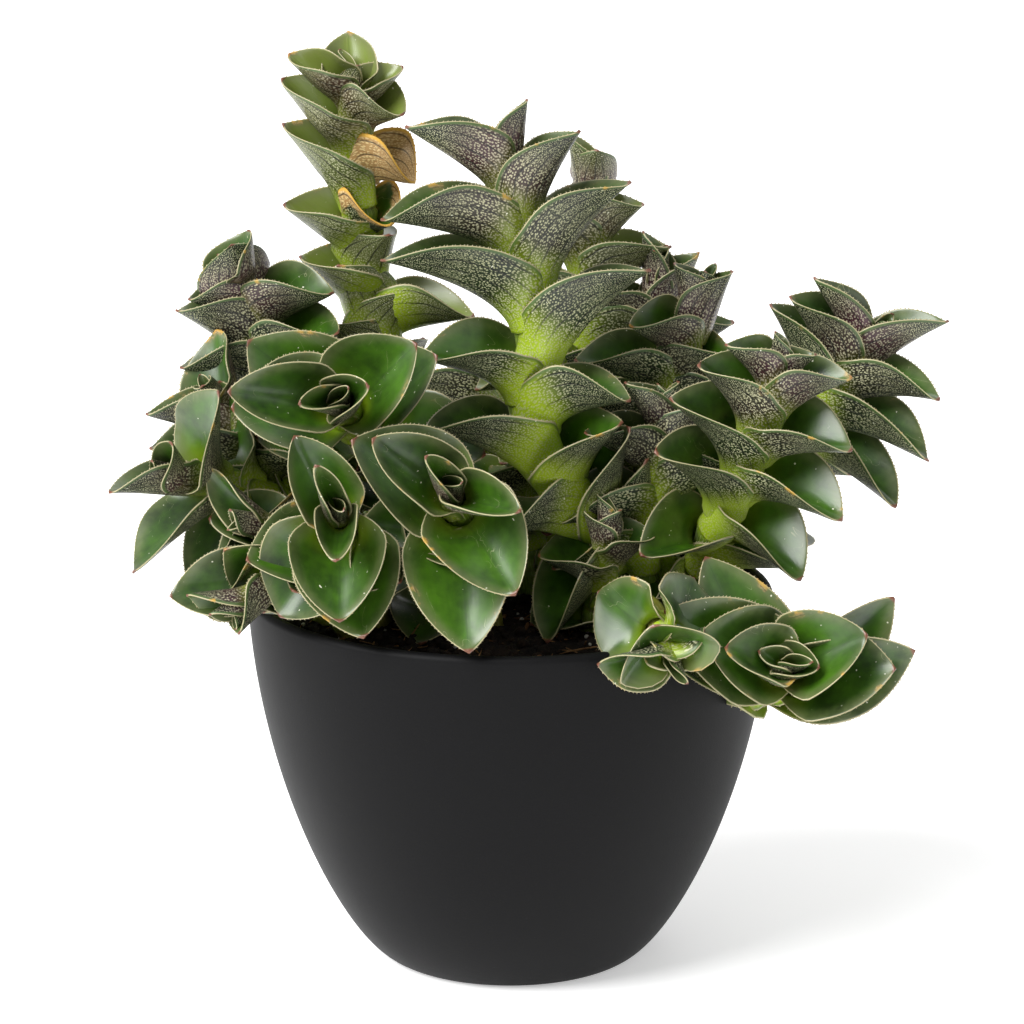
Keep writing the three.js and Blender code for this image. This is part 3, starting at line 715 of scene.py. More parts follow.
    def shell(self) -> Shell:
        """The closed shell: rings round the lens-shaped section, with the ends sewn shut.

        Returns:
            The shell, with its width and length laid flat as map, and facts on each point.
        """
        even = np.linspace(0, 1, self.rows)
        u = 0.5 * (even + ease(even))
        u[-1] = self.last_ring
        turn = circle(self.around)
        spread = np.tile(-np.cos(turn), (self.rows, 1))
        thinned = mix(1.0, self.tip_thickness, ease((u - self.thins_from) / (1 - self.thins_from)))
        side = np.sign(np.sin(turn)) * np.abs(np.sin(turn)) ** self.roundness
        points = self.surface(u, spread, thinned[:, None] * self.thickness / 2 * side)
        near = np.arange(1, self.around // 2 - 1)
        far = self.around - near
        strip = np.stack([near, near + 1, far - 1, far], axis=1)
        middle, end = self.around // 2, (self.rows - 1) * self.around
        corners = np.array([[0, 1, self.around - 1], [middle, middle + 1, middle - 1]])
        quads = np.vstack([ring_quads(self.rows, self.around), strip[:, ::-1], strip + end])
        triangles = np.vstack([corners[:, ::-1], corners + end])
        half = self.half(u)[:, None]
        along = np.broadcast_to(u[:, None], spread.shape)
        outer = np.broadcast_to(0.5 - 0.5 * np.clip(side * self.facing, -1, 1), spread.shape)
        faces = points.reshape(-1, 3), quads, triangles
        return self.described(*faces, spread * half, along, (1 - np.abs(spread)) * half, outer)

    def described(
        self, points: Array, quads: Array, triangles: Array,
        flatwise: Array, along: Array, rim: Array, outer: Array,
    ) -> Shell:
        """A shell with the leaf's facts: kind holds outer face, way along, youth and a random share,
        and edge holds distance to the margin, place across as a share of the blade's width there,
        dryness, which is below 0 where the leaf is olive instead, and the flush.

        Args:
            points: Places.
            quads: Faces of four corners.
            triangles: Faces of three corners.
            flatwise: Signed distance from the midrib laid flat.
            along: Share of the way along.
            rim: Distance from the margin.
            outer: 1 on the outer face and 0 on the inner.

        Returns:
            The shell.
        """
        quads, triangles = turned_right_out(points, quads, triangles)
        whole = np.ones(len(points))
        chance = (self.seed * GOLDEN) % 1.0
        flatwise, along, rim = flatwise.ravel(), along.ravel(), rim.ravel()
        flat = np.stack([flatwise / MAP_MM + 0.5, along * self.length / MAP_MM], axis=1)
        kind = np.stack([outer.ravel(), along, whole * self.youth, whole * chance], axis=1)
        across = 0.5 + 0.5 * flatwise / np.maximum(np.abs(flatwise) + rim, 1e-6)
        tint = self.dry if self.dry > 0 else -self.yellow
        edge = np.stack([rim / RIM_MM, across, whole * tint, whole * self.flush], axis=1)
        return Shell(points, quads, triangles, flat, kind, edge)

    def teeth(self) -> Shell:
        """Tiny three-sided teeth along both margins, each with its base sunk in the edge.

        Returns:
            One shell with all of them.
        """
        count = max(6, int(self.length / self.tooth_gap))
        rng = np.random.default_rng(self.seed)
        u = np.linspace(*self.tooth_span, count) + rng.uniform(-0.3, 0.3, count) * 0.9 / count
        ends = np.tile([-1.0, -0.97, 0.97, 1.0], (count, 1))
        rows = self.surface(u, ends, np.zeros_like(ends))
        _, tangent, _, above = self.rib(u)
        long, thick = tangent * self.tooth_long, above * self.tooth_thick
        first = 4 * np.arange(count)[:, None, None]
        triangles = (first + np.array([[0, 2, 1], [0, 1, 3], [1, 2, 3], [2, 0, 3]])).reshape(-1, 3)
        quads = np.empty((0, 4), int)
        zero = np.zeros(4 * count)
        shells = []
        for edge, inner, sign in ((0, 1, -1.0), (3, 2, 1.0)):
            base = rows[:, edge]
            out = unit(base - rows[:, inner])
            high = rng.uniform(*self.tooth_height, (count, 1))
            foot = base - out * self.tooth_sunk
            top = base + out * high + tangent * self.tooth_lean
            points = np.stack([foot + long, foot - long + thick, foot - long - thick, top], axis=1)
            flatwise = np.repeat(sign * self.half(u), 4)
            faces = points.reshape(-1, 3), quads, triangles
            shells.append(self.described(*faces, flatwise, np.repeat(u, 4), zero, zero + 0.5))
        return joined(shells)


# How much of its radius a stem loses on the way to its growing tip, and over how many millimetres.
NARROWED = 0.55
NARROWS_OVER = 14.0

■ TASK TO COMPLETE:
Quote exactly the stretch of lines above that starts at the first one and ends at the line with "return self.described(*faces, spread", and nothing beyond it.

■ EXERCISE ANSWER:
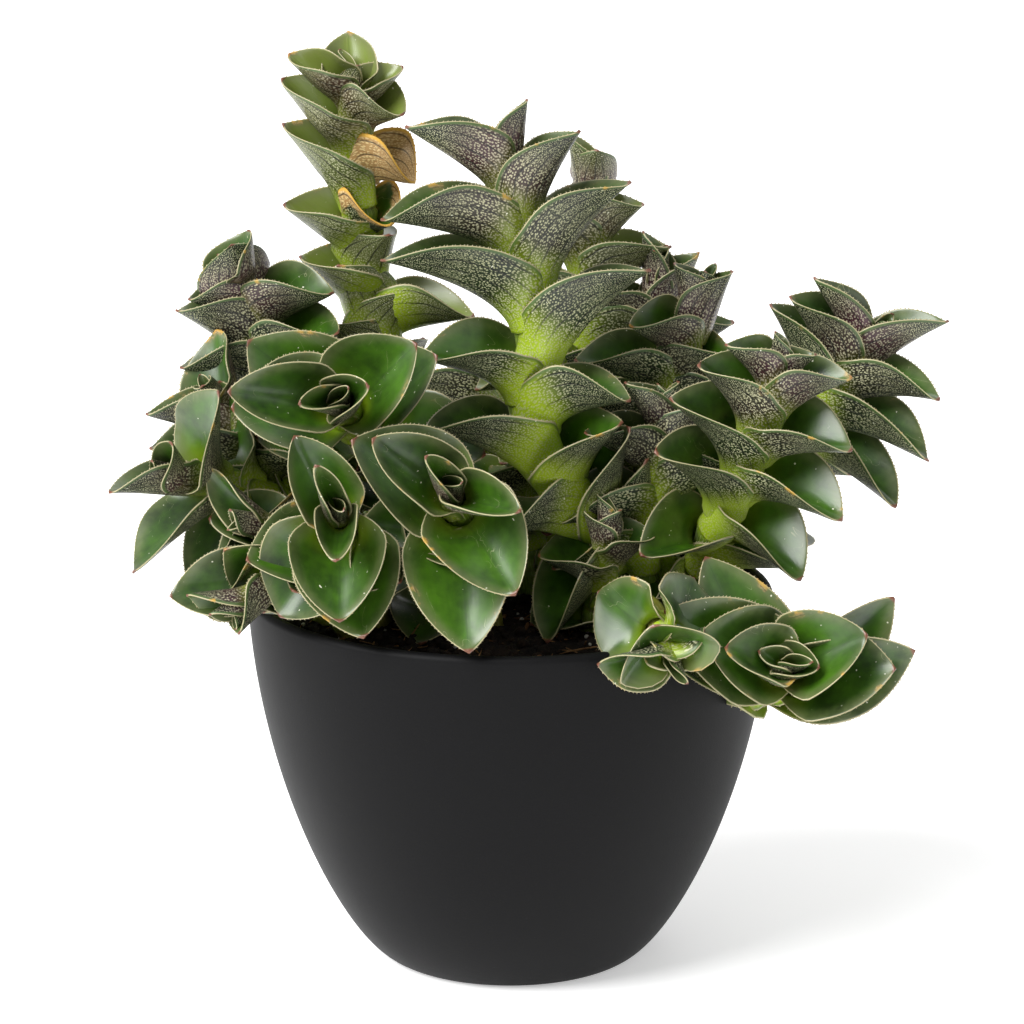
Keep writing the three.js and Blender code for this image. This is part 3, starting at line 715 of scene.py. More parts follow.
    def shell(self) -> Shell:
        """The closed shell: rings round the lens-shaped section, with the ends sewn shut.

        Returns:
            The shell, with its width and length laid flat as map, and facts on each point.
        """
        even = np.linspace(0, 1, self.rows)
        u = 0.5 * (even + ease(even))
        u[-1] = self.last_ring
        turn = circle(self.around)
        spread = np.tile(-np.cos(turn), (self.rows, 1))
        thinned = mix(1.0, self.tip_thickness, ease((u - self.thins_from) / (1 - self.thins_from)))
        side = np.sign(np.sin(turn)) * np.abs(np.sin(turn)) ** self.roundness
        points = self.surface(u, spread, thinned[:, None] * self.thickness / 2 * side)
        near = np.arange(1, self.around // 2 - 1)
        far = self.around - near
        strip = np.stack([near, near + 1, far - 1, far], axis=1)
        middle, end = self.around // 2, (self.rows - 1) * self.around
        corners = np.array([[0, 1, self.around - 1], [middle, middle + 1, middle - 1]])
        quads = np.vstack([ring_quads(self.rows, self.around), strip[:, ::-1], strip + end])
        triangles = np.vstack([corners[:, ::-1], corners + end])
        half = self.half(u)[:, None]
        along = np.broadcast_to(u[:, None], spread.shape)
        outer = np.broadcast_to(0.5 - 0.5 * np.clip(side * self.facing, -1, 1), spread.shape)
        faces = points.reshape(-1, 3), quads, triangles
        return self.described(*faces, spread * half, along, (1 - np.abs(spread)) * half, outer)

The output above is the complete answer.